- Developing wind power on Indian reservations is key to fighting global warming and water shortages, but how can we do it without massive improvements in our electrical grid?
- We can't increase the use of solar power, because demand for silver and silicon is already too high, and we'd need enormous quantities of silicon to build superconducting transmission systems to efficiently carry electricity from desert solar farms.
- A big shift to alternative energy will drive down oil prices and wreck the Russian economy, and that's a recipe for another Russian civil war and loose nukes.
The Sioux Falls Roosevelt Rough Rider Debate Invitational is the traditional opening of the high school debate season in South Dakota. Hundreds of South Dakota students will argue their way through ten more regular season weekend contests, the last of which is the Karl E. Mundt Debate Tournament hosted right here in Madison. Mundt, as we veterans of the contest call it, traditionally draws every debate team in the state to Madison High School and the DSU campus on the chilly second weekend of February. Mundt is the last contest for novice and junior varsity debaters. Some schools treat Mundt as the unofficial state championship for the novice debaters. The varsity debaters relish Mundt as their last chance to sharpen their cases and scout out the competition before the big National-qualifying and State tournaments that follow.
Mundt is a big deal, not only for debaters and coaches, but for the Karl E. Mundt Foundation, based here in Madison. Most readers will recognize Senator Mundt as a five-term Congressman and four-term Senator for South Dakota. But before his service to South Dakota in Washington, Karl Mundt was Madison High School debater. He went on to (among other things) coach debate here at Eastern Normal (now DSU). Karl Mundt the educator helped start the National Forensic League, the national honor society for speech activities, and served as NFL President for 40 years.
To honor Senator Mundt's contributions to speech and education in South Dakota, the Mundt Foundation sponsors the Mundt Debate Tournament. Madison High School has proudly hosted Mundt for four decades, with assistance from DSU.
But now Madison High School wants to withdraw from that proud tradition. Madison High School debate coach Renee Nills recently sent an e-mail to South Dakota's debate coaches announcing that this will be the last year that Madison High School opens its doors to the hundreds of students who compete at Mundt each year.

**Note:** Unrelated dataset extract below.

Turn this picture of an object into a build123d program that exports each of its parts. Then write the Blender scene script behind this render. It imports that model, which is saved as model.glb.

I've been proudly involved with Mundt for most of the last twenty years. I won a Mundt trophy in humor my senior year (after a final round in Doc Miller's classroom). I helped coaches Ken Larson, Trudi Nelson, and Erik Johnson run Mundt for several years before running it myself for two seasons. I brought Montrose debaters to compete at Mundt for five seasons. If I'm in town in February, I'm at Mundt.

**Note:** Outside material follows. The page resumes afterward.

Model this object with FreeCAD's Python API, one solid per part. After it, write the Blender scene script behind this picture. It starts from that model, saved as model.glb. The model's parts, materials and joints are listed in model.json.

Mundt is a proud Madison tradition, a proud Madison High School tradition. It's a feather in our community cap to play host to teams from the biggest schools in the state—Sioux Falls, Rapid City, Aberdeen, etc.—for their last regular season contest. It's a great way for Madison High School and the Bulldog debate team to honor one of our most famous and successful alumni.
Why on earth would Madison High School not want to host this prestigious event?

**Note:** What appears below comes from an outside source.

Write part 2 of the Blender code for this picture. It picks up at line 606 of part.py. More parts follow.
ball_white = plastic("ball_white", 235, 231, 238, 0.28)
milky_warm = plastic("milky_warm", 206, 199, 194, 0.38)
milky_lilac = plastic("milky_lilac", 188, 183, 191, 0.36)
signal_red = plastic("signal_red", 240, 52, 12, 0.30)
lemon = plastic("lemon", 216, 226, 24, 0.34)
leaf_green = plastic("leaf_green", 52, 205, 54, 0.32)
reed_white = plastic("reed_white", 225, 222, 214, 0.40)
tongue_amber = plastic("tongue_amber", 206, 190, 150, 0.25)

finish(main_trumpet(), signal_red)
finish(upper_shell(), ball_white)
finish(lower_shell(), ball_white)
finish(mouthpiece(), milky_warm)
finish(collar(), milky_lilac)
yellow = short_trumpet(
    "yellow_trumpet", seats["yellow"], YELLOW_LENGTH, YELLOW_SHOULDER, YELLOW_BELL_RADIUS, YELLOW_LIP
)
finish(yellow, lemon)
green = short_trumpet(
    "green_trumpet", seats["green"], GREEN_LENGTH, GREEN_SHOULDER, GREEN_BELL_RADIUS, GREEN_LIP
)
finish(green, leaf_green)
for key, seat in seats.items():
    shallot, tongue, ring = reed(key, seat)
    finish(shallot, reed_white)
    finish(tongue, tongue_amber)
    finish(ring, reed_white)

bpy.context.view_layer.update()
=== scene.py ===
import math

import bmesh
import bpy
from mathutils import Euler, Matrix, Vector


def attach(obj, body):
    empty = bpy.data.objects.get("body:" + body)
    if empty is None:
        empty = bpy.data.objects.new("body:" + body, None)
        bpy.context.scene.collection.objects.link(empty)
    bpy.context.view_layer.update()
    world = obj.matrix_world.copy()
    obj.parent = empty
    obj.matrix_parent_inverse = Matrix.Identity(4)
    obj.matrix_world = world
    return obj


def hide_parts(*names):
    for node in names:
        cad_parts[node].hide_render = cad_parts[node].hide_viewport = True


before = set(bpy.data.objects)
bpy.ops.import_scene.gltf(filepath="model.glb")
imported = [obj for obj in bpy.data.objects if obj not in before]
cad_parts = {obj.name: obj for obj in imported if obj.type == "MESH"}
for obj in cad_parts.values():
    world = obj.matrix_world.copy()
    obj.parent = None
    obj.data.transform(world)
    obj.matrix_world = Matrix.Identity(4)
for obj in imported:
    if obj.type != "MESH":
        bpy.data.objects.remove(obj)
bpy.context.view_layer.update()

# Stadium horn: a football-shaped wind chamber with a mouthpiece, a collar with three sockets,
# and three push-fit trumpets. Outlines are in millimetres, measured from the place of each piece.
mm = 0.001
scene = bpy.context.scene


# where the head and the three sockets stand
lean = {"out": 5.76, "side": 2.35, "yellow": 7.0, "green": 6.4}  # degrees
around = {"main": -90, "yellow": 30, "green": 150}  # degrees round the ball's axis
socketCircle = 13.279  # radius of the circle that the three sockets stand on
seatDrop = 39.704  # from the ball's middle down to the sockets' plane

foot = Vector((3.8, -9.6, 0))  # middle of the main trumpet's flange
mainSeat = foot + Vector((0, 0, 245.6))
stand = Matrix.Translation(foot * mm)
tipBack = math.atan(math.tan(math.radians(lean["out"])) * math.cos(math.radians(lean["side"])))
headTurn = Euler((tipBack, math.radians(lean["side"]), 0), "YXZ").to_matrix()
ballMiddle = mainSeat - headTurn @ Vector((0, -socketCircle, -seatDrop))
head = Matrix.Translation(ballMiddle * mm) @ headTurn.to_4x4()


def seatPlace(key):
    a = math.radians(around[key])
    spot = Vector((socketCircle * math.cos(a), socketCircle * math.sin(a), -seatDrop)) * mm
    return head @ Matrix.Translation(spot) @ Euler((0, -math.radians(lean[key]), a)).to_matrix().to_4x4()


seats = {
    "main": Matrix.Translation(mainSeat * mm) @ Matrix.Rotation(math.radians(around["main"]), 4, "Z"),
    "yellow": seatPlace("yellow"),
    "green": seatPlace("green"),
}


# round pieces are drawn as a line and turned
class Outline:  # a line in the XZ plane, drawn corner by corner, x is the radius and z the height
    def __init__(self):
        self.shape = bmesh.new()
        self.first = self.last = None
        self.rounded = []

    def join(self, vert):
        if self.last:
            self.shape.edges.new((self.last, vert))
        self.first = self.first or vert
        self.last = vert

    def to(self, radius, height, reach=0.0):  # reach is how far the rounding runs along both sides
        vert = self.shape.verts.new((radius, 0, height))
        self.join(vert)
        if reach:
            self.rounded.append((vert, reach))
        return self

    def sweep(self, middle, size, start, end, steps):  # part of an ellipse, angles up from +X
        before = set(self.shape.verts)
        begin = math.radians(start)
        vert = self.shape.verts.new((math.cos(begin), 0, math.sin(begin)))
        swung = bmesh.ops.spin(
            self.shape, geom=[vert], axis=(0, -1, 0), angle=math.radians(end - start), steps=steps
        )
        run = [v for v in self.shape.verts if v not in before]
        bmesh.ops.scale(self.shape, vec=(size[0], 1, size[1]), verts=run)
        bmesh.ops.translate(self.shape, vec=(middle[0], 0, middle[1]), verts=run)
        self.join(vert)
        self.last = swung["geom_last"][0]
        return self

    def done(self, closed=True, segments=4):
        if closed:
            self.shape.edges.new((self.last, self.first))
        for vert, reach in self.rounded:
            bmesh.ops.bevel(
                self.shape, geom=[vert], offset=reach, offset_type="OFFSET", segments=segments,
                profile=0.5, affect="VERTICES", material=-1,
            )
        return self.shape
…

Whatever the reasons, if Madison High School withdraws its support for this event, Mundt may end. There is discussion about DSU taking over the tournament to keep Mundt in Madison. However, having directed the Mundt Debate Tournament at MHS as well as the Mundt/Dakota Invitational Interp Contest at DSU, I worry that DSU may not have sufficient facilities to host the debate contest. The Mundt Debate Tournament uses nearly 60 rooms on Friday afternoon and over 80 rooms at MHS and DSU Friday evening and Saturday. For DSU's October interp contest, we can just barely find 60 contest spaces on campus... and that's only on Saturday, after classes are done and the campus has mostly cleared out.
Without support from MHS, DSU could host some sort of debate contest in February, but it would likely be a scaled-down version of Mundt. And at the end of the season, coaches don't want a scaled-down tournament. Coaches want all of their kids to have the chance to compete and learn at the last invitational contest of the season. If they can't get that opportunity in Madison, they'll take their teams elsewhere. The Mundt Tournament will collapse, and Madison and the Mundt Foundation will lose out.
When I wasn't being bombarded with great arguments and oratory from kids at Rough Rider yesterday, I chatted with a couple coaches about Mundt. One coach told me that when he got Coach Nills's e-mail, he went straight to his administration and asked if they'd be interested in hosting. The response: Absolutely. Show off the school, bring folks to town—"We'd be proud to."
We'd be proud to. That's exactly the response Madison High School should be giving. We should be proud to honor Senator Mundt, a favorite son, by hosting a grand debate tournament. Senator Mundt would be proud to see South Dakota's best and brightest young people coming to Madison every year to display the brilliant rhetorical skills that Mundt himself learned and taught right here in our community.
The Karl E. Mundt Debate Tournament belongs in Madison, at Madison High School. It is a fitting tribute to a favorite son. Friends of Senator Mundt, alumni of MHS and Bulldog Debate, parents, businesses, and community boosters should work together to keep this proud tradition in Madison.